Qui una volta c’era un cinema, adesso c’è una biblioteca con il mio nome. Oggi sono passate due ragazze, non so quanti anni avevano, io l’età non la so dare. Due che vanno in giro con la bici da corsa. Hanno detto che si chiamano le Cicliste per caso, sono entrate, hanno appoggiato le bici in ufficio, che sennò quattro ne trovavano di bici quando uscivano, e hanno stretto la mano a mio padre.

Mio padre è un poco schivo ma è tanto forte. Anche se tutti poi si accorgono di quel dolore che c’ha ancora appiccicato addosso. Eh come si fa, come ce lo si scrolla di dosso quel dolore lì?

Le due cicliste non sapevano niente di me, forse poco. Quei trafiletti che riportano i giornali del nord. Qualcosa in internet. Perché loro due sono di Milano. Che poi li è proprio un altro mondo.
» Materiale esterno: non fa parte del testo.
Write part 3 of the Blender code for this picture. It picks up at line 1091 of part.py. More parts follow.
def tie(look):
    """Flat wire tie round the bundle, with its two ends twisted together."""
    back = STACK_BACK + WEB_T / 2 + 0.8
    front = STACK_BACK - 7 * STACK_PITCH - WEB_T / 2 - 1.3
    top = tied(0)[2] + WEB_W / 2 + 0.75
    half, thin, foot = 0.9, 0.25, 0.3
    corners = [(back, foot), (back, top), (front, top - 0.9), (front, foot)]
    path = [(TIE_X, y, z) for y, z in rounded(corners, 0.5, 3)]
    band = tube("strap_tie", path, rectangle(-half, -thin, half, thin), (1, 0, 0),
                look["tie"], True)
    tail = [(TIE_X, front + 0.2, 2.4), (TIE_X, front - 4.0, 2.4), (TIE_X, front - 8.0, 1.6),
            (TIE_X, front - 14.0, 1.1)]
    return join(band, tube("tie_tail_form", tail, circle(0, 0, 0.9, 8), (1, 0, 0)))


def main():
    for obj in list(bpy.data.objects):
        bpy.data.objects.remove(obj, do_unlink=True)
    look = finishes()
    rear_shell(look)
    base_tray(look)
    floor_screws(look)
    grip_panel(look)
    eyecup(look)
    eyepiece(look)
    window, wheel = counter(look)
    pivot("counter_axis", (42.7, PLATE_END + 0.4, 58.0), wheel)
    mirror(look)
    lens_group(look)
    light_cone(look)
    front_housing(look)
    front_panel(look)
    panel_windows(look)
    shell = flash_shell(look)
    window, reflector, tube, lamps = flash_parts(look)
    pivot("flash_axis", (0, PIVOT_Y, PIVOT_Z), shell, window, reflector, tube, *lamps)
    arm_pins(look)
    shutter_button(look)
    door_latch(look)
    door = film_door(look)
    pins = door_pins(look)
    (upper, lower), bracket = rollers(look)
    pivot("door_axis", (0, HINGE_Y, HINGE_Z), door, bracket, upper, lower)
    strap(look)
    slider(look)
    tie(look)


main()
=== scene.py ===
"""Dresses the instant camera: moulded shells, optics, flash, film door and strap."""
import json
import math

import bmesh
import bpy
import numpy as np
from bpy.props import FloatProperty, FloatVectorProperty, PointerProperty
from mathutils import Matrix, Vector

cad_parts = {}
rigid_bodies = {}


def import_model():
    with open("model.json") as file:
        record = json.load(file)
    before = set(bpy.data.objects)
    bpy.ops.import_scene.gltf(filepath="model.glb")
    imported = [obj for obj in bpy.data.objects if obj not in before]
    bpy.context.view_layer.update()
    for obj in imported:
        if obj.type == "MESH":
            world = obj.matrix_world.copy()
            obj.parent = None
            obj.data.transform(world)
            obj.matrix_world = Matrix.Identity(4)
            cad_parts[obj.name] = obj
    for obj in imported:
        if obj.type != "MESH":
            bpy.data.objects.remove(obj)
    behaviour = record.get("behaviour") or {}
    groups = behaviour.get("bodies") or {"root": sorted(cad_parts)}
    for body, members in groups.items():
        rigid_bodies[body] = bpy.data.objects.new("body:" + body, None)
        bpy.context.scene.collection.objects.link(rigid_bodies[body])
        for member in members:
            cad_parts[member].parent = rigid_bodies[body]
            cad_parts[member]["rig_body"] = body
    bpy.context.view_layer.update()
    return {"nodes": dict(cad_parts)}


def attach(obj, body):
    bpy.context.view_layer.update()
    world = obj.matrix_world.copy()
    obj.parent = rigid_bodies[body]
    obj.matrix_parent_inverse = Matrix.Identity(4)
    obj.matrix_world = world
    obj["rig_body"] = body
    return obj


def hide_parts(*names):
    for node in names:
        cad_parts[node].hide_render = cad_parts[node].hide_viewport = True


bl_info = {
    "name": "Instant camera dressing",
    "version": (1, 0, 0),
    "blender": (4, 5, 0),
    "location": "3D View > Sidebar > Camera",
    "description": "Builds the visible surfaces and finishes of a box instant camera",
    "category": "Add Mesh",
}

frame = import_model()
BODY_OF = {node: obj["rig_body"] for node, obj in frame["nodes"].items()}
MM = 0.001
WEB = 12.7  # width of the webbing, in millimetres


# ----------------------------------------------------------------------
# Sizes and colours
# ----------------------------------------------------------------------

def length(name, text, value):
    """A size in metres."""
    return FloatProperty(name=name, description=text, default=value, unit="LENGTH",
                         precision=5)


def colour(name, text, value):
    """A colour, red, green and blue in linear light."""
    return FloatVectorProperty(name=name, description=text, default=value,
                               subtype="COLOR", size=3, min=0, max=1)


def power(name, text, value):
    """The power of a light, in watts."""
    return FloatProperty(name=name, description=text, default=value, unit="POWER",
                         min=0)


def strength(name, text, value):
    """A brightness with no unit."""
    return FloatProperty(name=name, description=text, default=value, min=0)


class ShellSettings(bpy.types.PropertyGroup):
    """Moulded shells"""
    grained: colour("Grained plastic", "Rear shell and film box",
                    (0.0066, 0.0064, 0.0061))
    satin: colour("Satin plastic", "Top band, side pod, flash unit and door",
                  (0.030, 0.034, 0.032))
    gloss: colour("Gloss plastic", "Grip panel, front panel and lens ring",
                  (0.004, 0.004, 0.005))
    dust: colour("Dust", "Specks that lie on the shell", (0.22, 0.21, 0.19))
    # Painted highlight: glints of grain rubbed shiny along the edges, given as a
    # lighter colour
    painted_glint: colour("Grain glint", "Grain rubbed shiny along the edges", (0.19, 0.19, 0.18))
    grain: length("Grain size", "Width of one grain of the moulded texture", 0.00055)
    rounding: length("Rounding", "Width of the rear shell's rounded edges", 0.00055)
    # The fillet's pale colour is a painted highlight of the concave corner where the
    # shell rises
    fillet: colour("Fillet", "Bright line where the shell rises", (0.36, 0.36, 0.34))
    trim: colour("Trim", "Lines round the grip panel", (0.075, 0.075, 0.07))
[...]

Mi sarebbe piaciuto andare a Milano, ma anche a Roma, a Torino e poi a Londra, che so girare il mondo. Non sarebbe stato bello? Però era pure bello stare qui al quartiere Forcella con papà che mi portava a casa la pizza fritta e mi difendeva quando la mamma si arrabbiava. Pure quella volta che ho fatto il piercing al naso. Un brillantino piccolo. Lui mi ha difeso come faceva sempre. E lei gli diceva che venivo su viziata perché me le dava tutte vinte. Però a Forcella c’era sempre da avere paura. E nel mio diario io scrivevo che me ne sarei andata di qui. Prima o poi.

E comunque queste due ragazze sono venute a far veder un film che si chiama La bicicletta verde. E parla di una ragazzina che ha la mia età e che abita in Arabia Saudita e non può andare in bici. Ma lei testarda lotta contro tutti e alla fine la compra la bicicletta verde. A Forcella la bici non si usa; ma il film non è che parla di bici e basta. Parlava di emancipazione e libertà, hanno detto le due ragazze che sono arrivate da Milano con la bici. Che io poi emancipazione non è che so bene cosa vuol dire. La professoressa una volta ce l’ha spiegato e ho capito che i maschi e le femmine devono essere uguali.

Se fossi ancora viva oggi avrei 26 anni e, chissà, forse sarei andata anch’io a mangiare la pizza da Michele dopo il film con le due cicliste e tutte queste persone simpatiche che girano per Napoli con la bici e stanno in un’associazione di ciclisti pure loro.

Invece sono morta il 27 marzo 2004. A quattordici anni. Ero nel posto sbagliato al momento sbagliato, hanno detto. Anche se Erri De Luca, che ho saputo è uno scrittore famoso, ha scritto che invece ero nel posto giusto al momento giusto. Di giorno, per strada, con le mie amiche e il mio sorriso pieno di vita. Erano i proiettili e la camorra che erano al posto sbagliato nel momento sbagliato e che si sono messi di mezzo tra me e la vita. Tra me e quello che sarei diventata. Ma che donna si può diventare al quartiere Forcella? Me ne sarei davvero andata?

Mi dispiace per la mia triste storia, Cicliste per caso, mi spiace di avervi intristito e un po’ spaventato questa sera. Non dimenticatela e raccontatela a qualcuno la mia violenta fine perché sia l’inizio di qualcos’altro, perché le cose un pochino possano cambiare.

Mi chiamo Annalisa Durante, ho quattordici anni, sono quella ragazzina lì, bella come il sole, che se ne sta nella via, con un sorriso da qui a lì, che sta nel posto giusto al momento giusto. E me ne starò lì per sempre col mio sorriso giusto pronta per il futuro.